### Provided material
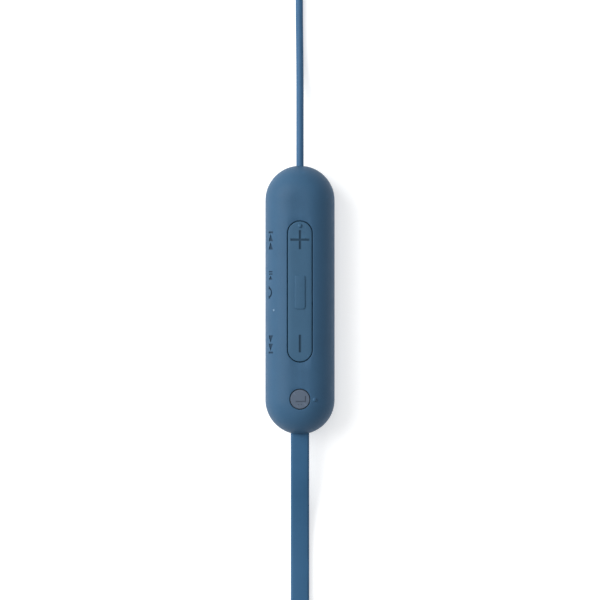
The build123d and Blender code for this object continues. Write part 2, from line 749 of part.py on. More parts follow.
with BuildPart() as lead_wires:
    wire_z = BOARD_BOTTOM + BOARD_THICKNESS / 2
    with BuildSketch(Plane.XZ.offset(-BOARD_SIZE[1] / 2)):
        with Locations((-0.7, wire_z), (0, wire_z), (0.7, wire_z)):
            Circle(WIRE_RADIUS)
    extrude(amount=-(THIN_START_Y - GROMMET_THICKNESS - BOARD_SIZE[1] / 2))
    with BuildSketch(Plane.XZ.offset(BOARD_SIZE[1] / 2)):
        with Locations((-1.4, wire_z), (-0.7, wire_z), (0, wire_z), (0.7, wire_z), (1.4, wire_z)):
            Circle(WIRE_RADIUS)
    extrude(amount=FLAT_START_Y - GROMMET_THICKNESS - BOARD_SIZE[1] / 2)
save(lead_wires.part, "lead_wires")

# ================= battery pod =================
with BuildPart() as battery_front_shell:
    with Locations(BATTERY_POD):
        add(plain_front_shell())
save(battery_front_shell.part, "battery_front_shell")

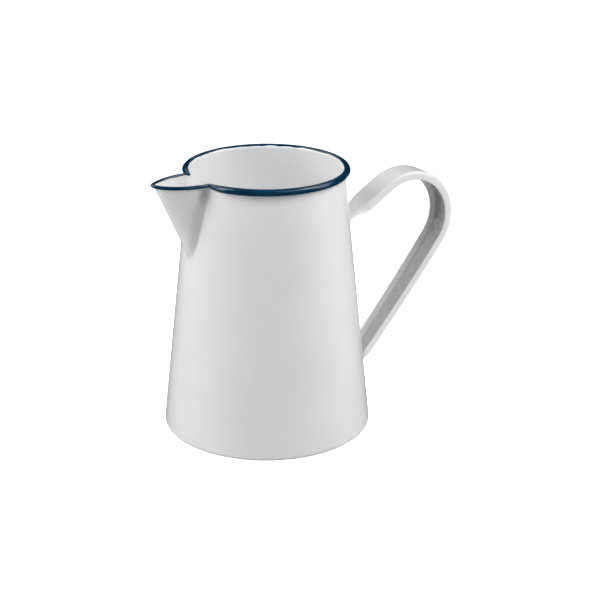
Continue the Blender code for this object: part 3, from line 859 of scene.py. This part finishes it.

### Exercise
Every record shown above must be echoed exactly.

### Full answer
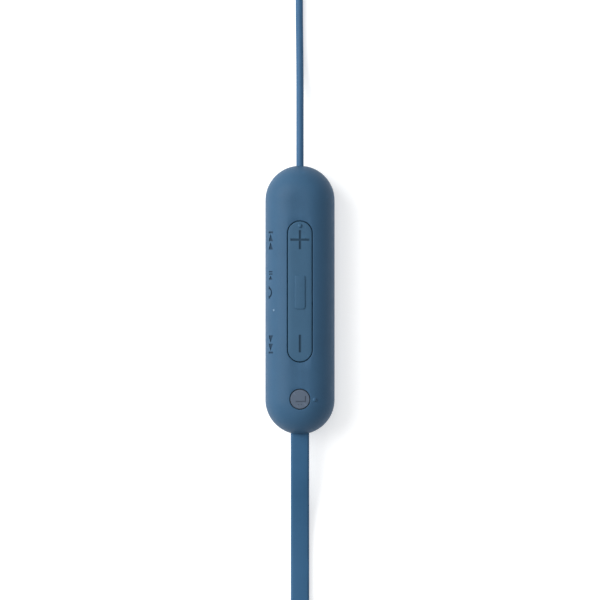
The build123d and Blender code for this object continues. Write part 2, from line 749 of part.py on. More parts follow.
with BuildPart() as lead_wires:
    wire_z = BOARD_BOTTOM + BOARD_THICKNESS / 2
    with BuildSketch(Plane.XZ.offset(-BOARD_SIZE[1] / 2)):
        with Locations((-0.7, wire_z), (0, wire_z), (0.7, wire_z)):
            Circle(WIRE_RADIUS)
    extrude(amount=-(THIN_START_Y - GROMMET_THICKNESS - BOARD_SIZE[1] / 2))
    with BuildSketch(Plane.XZ.offset(BOARD_SIZE[1] / 2)):
        with Locations((-1.4, wire_z), (-0.7, wire_z), (0, wire_z), (0.7, wire_z), (1.4, wire_z)):
            Circle(WIRE_RADIUS)
    extrude(amount=FLAT_START_Y - GROMMET_THICKNESS - BOARD_SIZE[1] / 2)
save(lead_wires.part, "lead_wires")

# ================= battery pod =================
with BuildPart() as battery_front_shell:
    with Locations(BATTERY_POD):
        add(plain_front_shell())
save(battery_front_shell.part, "battery_front_shell")

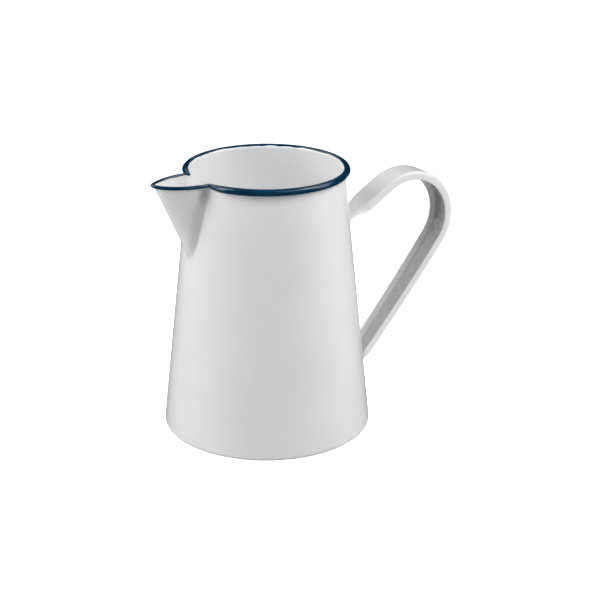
Continue the Blender code for this object: part 3, from line 859 of scene.py. This part finishes it.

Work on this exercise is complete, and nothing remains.